Ao falar sobre "o desejo absoluto das partes do todo" tenho o intuito de dizer que, obviamente, nem sempre podemos ter o todo, pois isso é muita coisa. Mesmo que eu jamais consiga desvendar todos os mistérios do mundo, desfrutar de todos os oceanos ou conhecer todos os países do planeta, a parte que me toca conhecer será meu todo e daquilo viverei sem meios termos. Parece-me uma questão um tanto filosófica que as palavras que me chegam não alcançam explicar. Mas, ao fim e ao cabo, quero dizer que não vejo inconvenientes em apostar todas as fichas naquilo que acreditamos. Ainda que não vingue, você já terá desfrutado como pode e ainda terá mais fichas para gastar com outras apostas. Pois nesse jogo que se chama vida, todos os dias é dia de encher os bolsos de possibilidades e vivê-las desejosa e absolutamente.

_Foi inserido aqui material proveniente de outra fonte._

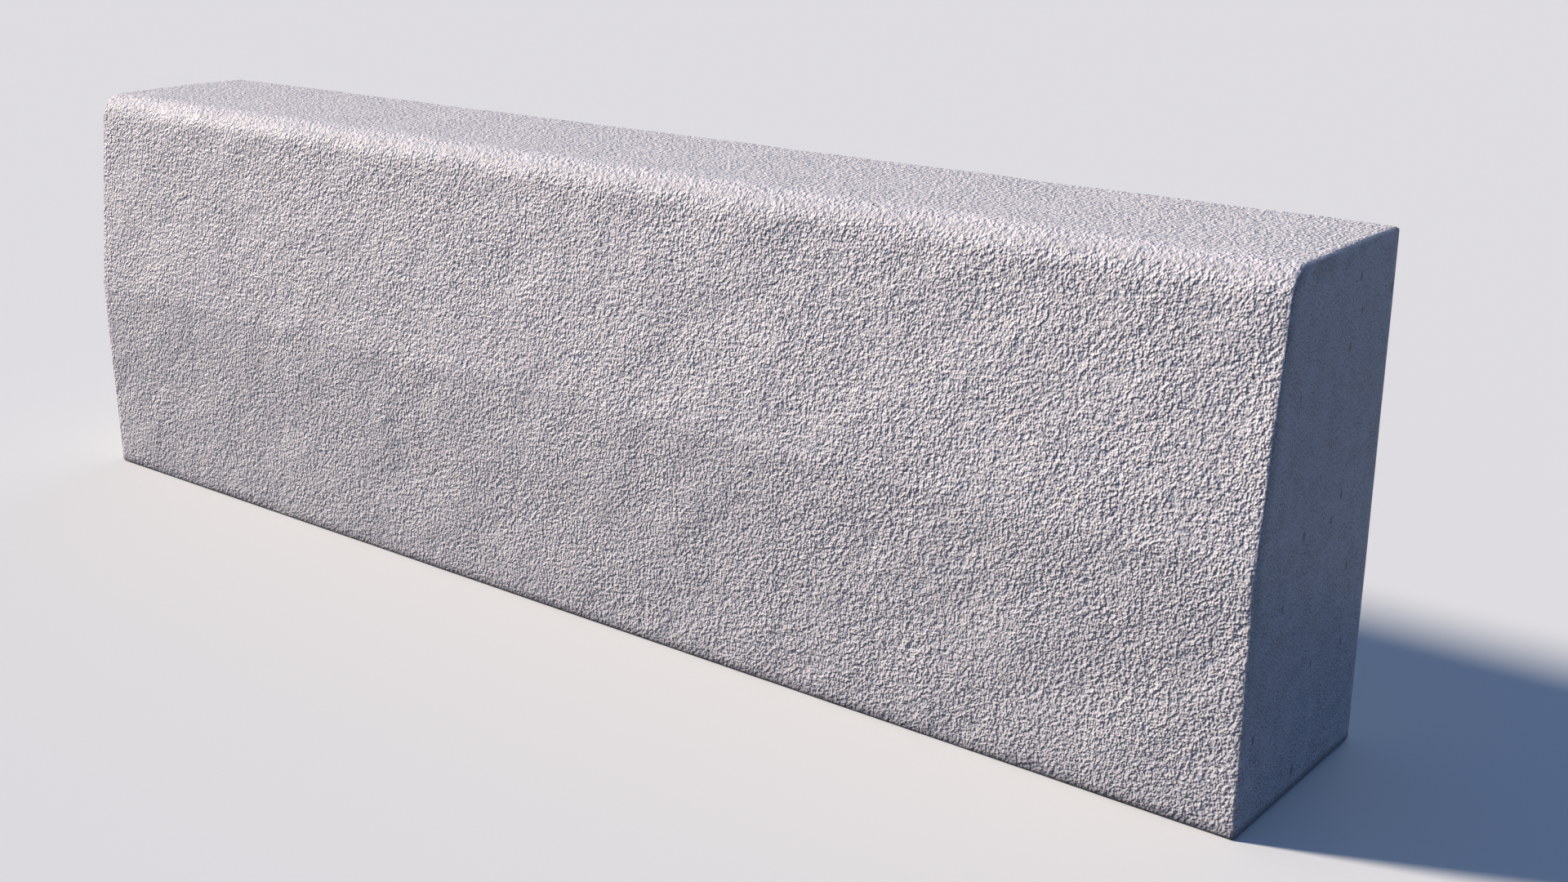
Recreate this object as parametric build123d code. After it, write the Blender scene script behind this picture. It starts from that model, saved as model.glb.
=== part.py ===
"""Road kerb stone, cast in one piece of concrete.

The section has an upright foot, a battered upper face that leans back from half height, a
rounded nose where that face meets the top, and a plain upright back. Every other edge has the
small rounded arris that the mould leaves, so that it does not chip.

Millimetres. The origin is the centre of the base. +X runs along the kerb, -Y is the road side
and +Z is up.
"""

from build123d import *
import math
import os

# Driving dimensions
LENGTH = 1000.0
BASE_WIDTH = 150.0
HEIGHT = 300.0
UPRIGHT_HEIGHT = 150.0  # from the base up to the bend where the face begins to lean back
BATTER_ANGLE = 7.0  # degrees that the upper face leans back from upright
NOSE_RADIUS = 18.5  # where the battered face meets the top
BEND_RADIUS = 30.0  # softens the bend between the upright foot and the battered face
ARRIS_RADIUS = 3.0  # all the other edges


def cross_section():
    """The outline seen from the end, drawn with Y to the right and Z up."""
    road_side = -BASE_WIDTH / 2
    path_side = BASE_WIDTH / 2
    set_back = (HEIGHT - UPRIGHT_HEIGHT) * math.tan(math.radians(BATTER_ANGLE))
    bend = Vector(road_side, UPRIGHT_HEIGHT)
    nose = Vector(road_side + set_back, HEIGHT)
    outline = Polyline(
        Vector(road_side, 0),
        bend,
        nose,
        Vector(path_side, HEIGHT),
        Vector(path_side, 0),
        close=True,
    )
    section = make_face(outline)
    for corner, radius in ((bend, BEND_RADIUS), (nose, NOSE_RADIUS)):
        section = fillet(section.vertices().sort_by_distance(corner)[0], radius)
    return section


def kerb_block():
    """The section carried along X, to each side of the origin."""
    return extrude(Plane.YZ * cross_section(), LENGTH / 2, both=True)


def arris_edges(block):
    """Both ends' outlines and the long edges of the base and the back. The nose and bend stay out."""
    ends = block.faces().sort_by(Axis.X)
    base = block.faces().sort_by(Axis.Z)[0]
    back = block.faces().sort_by(Axis.Y)[-1]
    edges = ends[0].edges() + ends[-1].edges()
    edges += base.edges().filter_by(Axis.X) + back.edges().filter_by(Axis.X).sort_by(Axis.Z)[-1:]
    return edges


def kerb_stone():
    block = kerb_block()
    return fillet(arris_edges(block), ARRIS_RADIUS)


os.makedirs("parts", exist_ok=True)
stone = kerb_stone()
stone.label = "kerb_stone"
export_step(stone, "parts/kerb_stone.step")
print("kerb_stone", stone.bounding_box().size, "litres", round(stone.volume / 1e6, 3))
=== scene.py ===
# %% [markdown]
# # A concrete road kerb
# A road kerb is cast in one piece of concrete. Its road face and top are pebbly to the touch, while
# the two ends, the back and the base keep the smoothness of the steel mould. This lesson dresses
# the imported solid: it lays one fine surface exactly over it, presses the uneven cast face into that
# surface, and gives the concrete its grain, pores and colour.
#
# The first cell loads the solid, and everything after it takes its place and size from there.

# %% Load the solid
import math

import bmesh
import bpy
import numpy as np
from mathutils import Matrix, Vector
from mathutils.geometry import delaunay_2d_cdt


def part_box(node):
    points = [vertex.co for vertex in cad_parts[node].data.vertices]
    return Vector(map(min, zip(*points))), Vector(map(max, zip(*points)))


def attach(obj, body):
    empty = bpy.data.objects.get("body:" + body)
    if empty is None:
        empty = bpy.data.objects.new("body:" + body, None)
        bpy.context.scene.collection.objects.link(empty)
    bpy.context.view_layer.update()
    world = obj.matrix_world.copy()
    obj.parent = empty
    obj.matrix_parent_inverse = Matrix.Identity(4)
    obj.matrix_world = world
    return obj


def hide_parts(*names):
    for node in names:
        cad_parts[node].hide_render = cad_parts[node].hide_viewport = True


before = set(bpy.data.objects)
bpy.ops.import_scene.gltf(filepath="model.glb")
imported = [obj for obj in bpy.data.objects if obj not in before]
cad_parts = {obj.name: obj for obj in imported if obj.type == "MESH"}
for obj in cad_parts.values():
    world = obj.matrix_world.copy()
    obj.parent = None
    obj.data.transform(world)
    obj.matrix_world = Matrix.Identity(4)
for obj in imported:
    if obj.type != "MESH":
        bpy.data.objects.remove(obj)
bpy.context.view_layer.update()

MM = 0.001
SOLID = "kerb_stone"
low, high = (np.array(corner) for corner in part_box(SOLID))
length, width, height = high - low
print("solid", np.round((length, width, height), 4), "metres")

# %% [markdown]
# ## The section
# Seen from its end the stone is a rounded polygon: an upright foot, a bend at half height, an upper
# face that leans back, a round nose, a flat top and an upright back. A polygon with a radius at
# each corner describes it in five points, so the same few numbers shape the whole length.
#
# The outline is worked out with its outward normals, because the next steps need them twice: to
# draw the section in at the ends, and to tell which points lie inside it.

# %% The section's corners and radii
BEND_HEIGHT = 150 * MM
BATTER = math.radians(7)
NOSE_RADIUS = 18.5 * MM
BEND_RADIUS = 30 * MM
ARRIS_RADIUS = 3 * MM
ARC_STEPS = {ARRIS_RADIUS: 4, NOSE_RADIUS: 12, BEND_RADIUS: 2}

FINE_STEP = 2.6 * MM
COARSE_STEP = 9 * MM

nose_y = low[1] + (height - BEND_HEIGHT) * math.tan(BATTER)
# Each corner in turn, with its radius and the step along the run that follows it
section_corners = [
    ((low[1], 0), ARRIS_RADIUS, COARSE_STEP),
    ((high[1], 0), ARRIS_RADIUS, COARSE_STEP),
    ((high[1], height), ARRIS_RADIUS, FINE_STEP),
    ((nose_y, height), NOSE_RADIUS, FINE_STEP),
    ((low[1], BEND_HEIGHT), BEND_RADIUS, FINE_STEP),
]


def rounded_outline(corners):
    """Points round a rounded polygon, drawn anticlockwise, and their outward normals.

    A corner that turns by an angle a, with radius r, has its arc's ends r * tan(a / 2) away from
    the corner along the two runs. A point on the arc is the arc's centre plus r times its normal.
    """
    places = np.array([place for place, _, _ in corners])
    onward = np.roll(places, -1, axis=0) - places
    onward /= np.linalg.norm(onward, axis=1)[:, None]
    outward = np.stack([onward[:, 1], -onward[:, 0]], axis=1)
    arcs = []
    for number, (place, radius, _) in enumerate(corners):
        before, after = outward[number - 1], outward[number]
        turn = math.acos(np.clip(before @ after, -1, 1))
        centre = place + onward[number] * radius * math.tan(turn / 2) - after * radius
        start = math.atan2(before[1], before[0])
        angles = start + np.linspace(0, turn, ARC_STEPS[radius] + 1)
        normals = np.stack([np.cos(angles), np.sin(angles)], axis=1)
        arcs.append((centre + radius * normals, normals))
    points, normals = [], []
    for number, (_, _, step) in enumerate(corners):
        arc, arc_normals = arcs[number]
        next_arc = arcs[(number + 1) % len(arcs)][0]
        run = next_arc[0] - arc[-1]
        count = max(1, round(np.linalg.norm(run) / step))
        along = np.arange(1, count)[:, None] / count
        points += [arc, arc[-1] + along * run]
        normals += [arc_normals, np.repeat(arc_normals[-1:], count - 1, axis=0)]
    return np.concatenate(points), np.concatenate(normals)


outline, outline_normals = rounded_outline(section_corners)
print("section", len(outline), "points")

# %% [markdown]
# ## The section carried along the stone
# The section runs straight along X. Near each end it follows a quarter circle, the arris: at an
# angle a along that arc the section stands r * sin(a) further out and r * (1 - cos(a)) further in.
# One array holds an inset and an X for every ring, and broadcasting it against the section gives
# all the rings at once.

# %% Rings from end to end
arc = np.linspace(0, math.pi / 2, ARC_STEPS[ARRIS_RADIUS] + 1)
straight = np.linspace(0, 1, round((length - 2 * ARRIS_RADIUS) / FINE_STEP) + 1)[1:-1]
right_x = high[0] - ARRIS_RADIUS + ARRIS_RADIUS * np.sin(arc)
right_inset = ARRIS_RADIUS * (1 - np.cos(arc))
middle_x = low[0] + ARRIS_RADIUS + straight * (length - 2 * ARRIS_RADIUS)
ring_x = np.concatenate([-right_x[::-1], middle_x, right_x])
ring_inset = np.concatenate([right_inset[::-1], np.zeros(len(middle_x)), right_inset])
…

Longe de querer parecer hedonista, egoísta ou ambiciosa, longe mesmo. É que as vezes me pego pensando nessas questões tão minhas. As vezes abro mão de coisas que me pareciam extremamente importantes por acreditar que a missão foi cumprida e por acreditar que cada coisa tem seu tempo certo para acontecer. E é no tempo de cada coisa que quero me debruçar, me gastar e investir tempo e espírito. Meu desejo maior é que cada ciclo de vida seja desfrutado avidamente e que a grandeza de cada detalhe supra minha necessidade de infinitude, mesmo sabendo-me finita.
Bom, esse é mais um texto para o qual não tenho um final. Como sempre, meu problema com términos e delimitações abrange também a escrita. E assim digo...fim.